> [Given information]
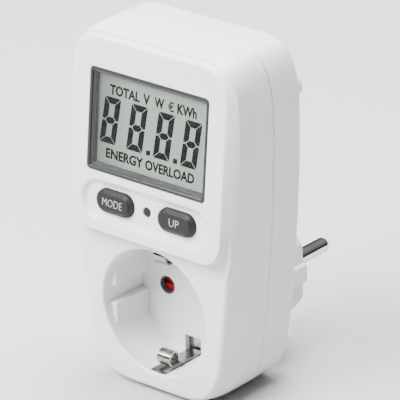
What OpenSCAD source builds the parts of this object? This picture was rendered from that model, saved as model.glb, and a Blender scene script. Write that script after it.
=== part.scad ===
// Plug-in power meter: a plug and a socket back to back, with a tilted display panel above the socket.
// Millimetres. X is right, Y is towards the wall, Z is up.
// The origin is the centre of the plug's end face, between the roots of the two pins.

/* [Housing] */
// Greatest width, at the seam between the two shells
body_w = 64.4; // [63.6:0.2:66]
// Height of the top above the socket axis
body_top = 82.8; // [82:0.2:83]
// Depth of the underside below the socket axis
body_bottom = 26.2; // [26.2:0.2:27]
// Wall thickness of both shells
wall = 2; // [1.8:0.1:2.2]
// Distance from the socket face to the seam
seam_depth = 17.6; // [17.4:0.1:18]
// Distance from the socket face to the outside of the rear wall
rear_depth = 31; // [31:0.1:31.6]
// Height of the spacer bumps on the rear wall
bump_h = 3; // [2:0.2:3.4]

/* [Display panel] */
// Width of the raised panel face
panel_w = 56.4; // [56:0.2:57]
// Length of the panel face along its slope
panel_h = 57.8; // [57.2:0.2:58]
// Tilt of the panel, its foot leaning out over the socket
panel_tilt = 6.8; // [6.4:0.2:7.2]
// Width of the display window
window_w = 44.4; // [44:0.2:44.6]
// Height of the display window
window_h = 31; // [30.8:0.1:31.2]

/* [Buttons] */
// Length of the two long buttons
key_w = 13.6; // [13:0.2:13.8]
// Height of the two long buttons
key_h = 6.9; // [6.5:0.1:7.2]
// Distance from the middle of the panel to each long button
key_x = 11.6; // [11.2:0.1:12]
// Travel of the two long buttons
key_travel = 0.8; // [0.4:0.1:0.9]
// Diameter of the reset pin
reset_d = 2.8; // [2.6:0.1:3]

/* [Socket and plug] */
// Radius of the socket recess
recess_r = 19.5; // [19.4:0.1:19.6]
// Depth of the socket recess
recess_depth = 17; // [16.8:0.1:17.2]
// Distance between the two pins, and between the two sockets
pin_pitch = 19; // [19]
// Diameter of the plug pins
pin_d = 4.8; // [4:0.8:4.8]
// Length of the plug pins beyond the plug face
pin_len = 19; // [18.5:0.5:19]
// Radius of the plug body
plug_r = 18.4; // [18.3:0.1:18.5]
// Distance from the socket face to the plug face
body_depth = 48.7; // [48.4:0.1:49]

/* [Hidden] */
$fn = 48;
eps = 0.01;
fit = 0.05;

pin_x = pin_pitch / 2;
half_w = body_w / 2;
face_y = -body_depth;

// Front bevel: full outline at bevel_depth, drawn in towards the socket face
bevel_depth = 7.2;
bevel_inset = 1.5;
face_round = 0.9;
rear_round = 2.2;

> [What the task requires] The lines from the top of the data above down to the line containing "the two pins." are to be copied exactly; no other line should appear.

> [Answer to this problem]
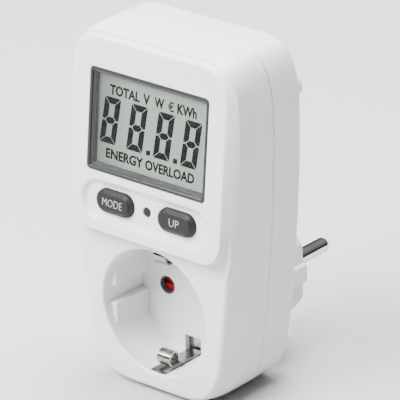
What OpenSCAD source builds the parts of this object? This picture was rendered from that model, saved as model.glb, and a Blender scene script. Write that script after it.
=== part.scad ===
// Plug-in power meter: a plug and a socket back to back, with a tilted display panel above the socket.
// Millimetres. X is right, Y is towards the wall, Z is up.
// The origin is the centre of the plug's end face, between the roots of the two pins.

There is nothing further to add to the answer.